Lower Standards – April 1998

April 18, 1998

Dow Jones Average: 9167
S & P 500 Index: 1123


Lower Standards

The report card on corporate profitability was dismal for the most recent marking period. In rapid succession Compaq, Intel, IBM, 3Com, Oracle, Seagate, and a host of other technology companies announced declining earnings. Profits in the energy sector were squeezed by low oil prices. Consumer product companies, such as Coke, were hurt by the weakness in foreign economies. While there were a few bright sectors, earnings growth was slow to non-existent for much of corporate America.

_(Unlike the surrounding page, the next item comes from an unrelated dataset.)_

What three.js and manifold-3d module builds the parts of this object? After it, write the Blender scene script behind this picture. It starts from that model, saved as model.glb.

A decline in stock prices would have seemed logical, given the disappointing corporate news and a deepening economic crisis in Asia. But after a shaky start in January 1998 the market soared to new heights. An essential characteristic of bull markets is the relentless climb of stock prices in the face of bad news. When investors are in a bullish, buying mood they shrug off bad news and assume that things will get better for companies. In bear markets the reverse is true, good news is discounted because investors are fearful that it won’t last.

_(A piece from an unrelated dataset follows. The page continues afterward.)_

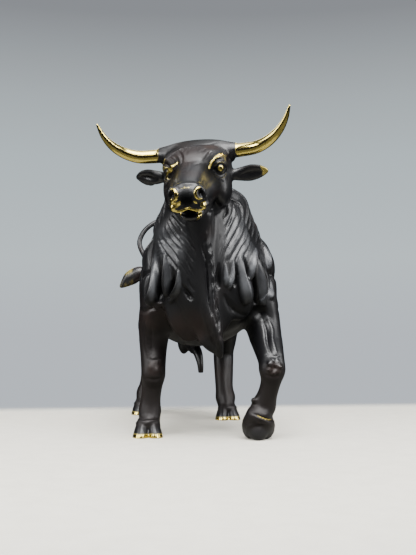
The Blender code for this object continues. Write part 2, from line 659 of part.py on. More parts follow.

When investors make large investment returns the tendency is to expect and desire more of the same. Rising account sizes create a sense of satisfaction and well-being, instilling a passion for stock buying. Eventually the desire to buy clashes with the reality of generally overvalued stocks, not worth buying by any historical, mathematical, or logical measure. The only way investors can justify continued stock purchases is by sharply lowering their standards and expectations of company performance.

Companies that were once considered average are currently receiving an outstanding grade from investors. Companies that are clearly failing are now passed along to higher levels by lenient investors. The urge to admit new companies to portfolios is so strong that almost all companies regardless of results are accepted.

The much maligned standards and expectations in our education system look high when compared to standards currently applied to stocks. Investors are receiving a one percent dividend return from the average stock. This is a paltry return compared to any period in the past, but obviously satisfies today’s investors. Stocks priced at 40 times earnings used to be rare, the top of the corporate class. Only a handful of companies able to achieve rapid consistent growth of about 40 percent annually would sell for such a price/earnings multiple. In the current market environment companies growing at a mere 10 percent per year are now receiving a top price/earnings ratio from investors. When investment standards go up again, many stocks that are currently passing will become failures as investments.


Current Strategy
Every stock we have bought for clients has gone higher than we thought possible. While we expected a good return from our carefully chosen group of stocks, the actual returns have grown to unexpected and somewhat unwarranted proportions.

Our key holdings continue to benefit from a relative valuation advantage. In the technology sector IBM is still relatively cheap when compared to other technology companies. The NY Times is somewhat less pricey than the newspaper group. Helmerich & Payne is a relatively inexpensive choice in natural gas exploration, and Intuit is one of the less expensive electronic commerce companies. In an up market, stocks that are relatively undervalued attract investors. In a down market, relative valuation is a shaky prop at best.

While we like the prices of our holdings relative to the overall market, we are much more focused on the absolute progress at the companies we have chosen. It is real, tangible improvements, earnings power, and cash that over time provide a solid floor under stock prices. So far we are very pleased with the progress at almost all the companies we have purchased.

Buying new positions is our toughest challenge in this high market. We are determined to keep our standards high for new stock selections even as most investors are lowering their standards. It takes far more research to find anything that meets our standards in the current market. We have increased our buying of bonds, both as a defensive and income producing measure. After taking huge gains on positions such as Bankers Trust and IBM it seems prudent to secure some of that progress.